Вот мы гуляем в Сокольниках. Нашли укромный уголок и остановились, чтобы целоваться. Сейчас в моей памяти о том дне он – виртуальный персонаж, да и я – подсадная утка любовной охоты.
Теперь вижу, что было полное и абсолютное неприятие друг друга: голое влечение безо всякого желания узнать что-нибудь о другом. Это и есть «первая любовь»? Тем невнятнее причина моих переживаний. Ты хочешь о чувствах? Пожалуйста. Мы, влюбленные, – два пузыря надутые гордостью и желанием.

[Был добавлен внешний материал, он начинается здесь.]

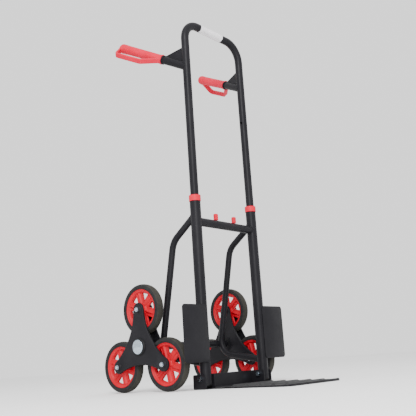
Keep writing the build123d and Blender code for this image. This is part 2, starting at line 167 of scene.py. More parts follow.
def plated(name, low, high, rough, lines=None):
    """Zinc or bare turned steel: crystalline mottling, fine lines from turning, rubbed highlights."""
    p = Paint(name, Metallic=1.0)
    cells = p.add("ShaderNodeTexVoronoi", {"Vector": p.place, "Scale": 330.0}, feature="SMOOTH_F1")
    mottle = p.calc("MULTIPLY", p.ramp(cells.outputs["Distance"], 0.1, 0.7), p.ramp(p.noise(150, 4), 0.25, 0.7))
    p.set("Base Color", p.mix(mottle, low, high))
    p.set("Roughness", p.ramp(p.noise(400, 4), 0.3, 0.7, rough - 0.08, rough + 0.12))
    layers = [(p.noise(700, 3), 0.12, 0.00015)]
    if lines:
        layers.append((p.noise(700, 2, stretch=lines), 0.18, 0.0001))
    p.bump(*layers)
    return p.mat


def rubber(name, low, high, rough):
    """Solid tyre rubber: matte, mottled, with grey scuffs and dust in its pores."""
    p = Paint(name, Specular_IOR_Level=0.12)
    colour = p.mix(p.ramp(p.noise(35, 5, 0.65), 0.34, 0.7), low, high)
    dust = p.ramp(p.noise(480, 5, 0.75), 0.60, 0.78)
    p.set("Base Color", p.mix(p.calc("MULTIPLY", dust, 0.4), colour, (0.085, 0.078, 0.066)))
    p.set("Roughness", p.ramp(p.noise(120, 4), 0.3, 0.7, rough - 0.08, rough + 0.08))
    p.bump((p.noise(900, 4, 0.7), 0.3, 0.0002), (p.noise(90, 3), 0.2, 0.0005))
    return p.mat


def film(name):
    """Plain white shrink film: slightly glossy, creased along the tube."""
    p = Paint(name, Specular_IOR_Level=0.5)
    crease = p.noise(120, 4, 0.6, stretch=(0.3, 1, 1))
    p.set("Base Color", p.mix(p.ramp(crease, 0.4, 0.75), (0.74, 0.72, 0.74), (0.62, 0.60, 0.62)))
    p.set("Roughness", p.ramp(p.noise(60, 3), 0.3, 0.7, 0.32, 0.5))
    p.bump((crease, 0.35, 0.0004))
    return p.mat


def floor_paint(name):
    """Pale studio floor with a hardly visible paper grain."""
    p = Paint(name, Specular_IOR_Level=0.1)
    p.set("Base Color", p.mix(p.ramp(p.noise(3, 4), 0.3, 0.7), (0.93, 0.93, 0.93), (0.95, 0.95, 0.95)))
    p.set("Roughness", p.ramp(p.noise(30, 3), 0.3, 0.7, 0.75, 0.85))
    p.bump((p.noise(900, 3), 0.05, 0.0002))
    return p.mat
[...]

Дошло до того, что по телефону сказала ему: «я люблю тебя». Кстати, первый и последний раз в жизни. Мне кажется, что эти слова, по крайней мере в нашем случае, похожи на заклинание самого говорящего.
Он ответил: «а я нет».
Гордость и Предубеждение, взявшись за руки, поплелись в темный чулан, чтобы там вспоминать своё героическое прошлое, и пришла мне в голову мысль о суициде. Тут Гордость и Предубеждение, уже сильно потрепанные, вылезли из чулана и в два козлиных голоса пропели: ДУУУРА.
Оставалось броситься в омут разврата, то есть выдумать «любовь». Это значило, подчиниться человеку, к которому не испытывала ничего, кроме уважения и любопытства, и я получила шок такой силы, что Гордость и Предубеждение, заламывая руки и невнятно что-то бормоча, ушли из моей квартиры искать лучшей доли.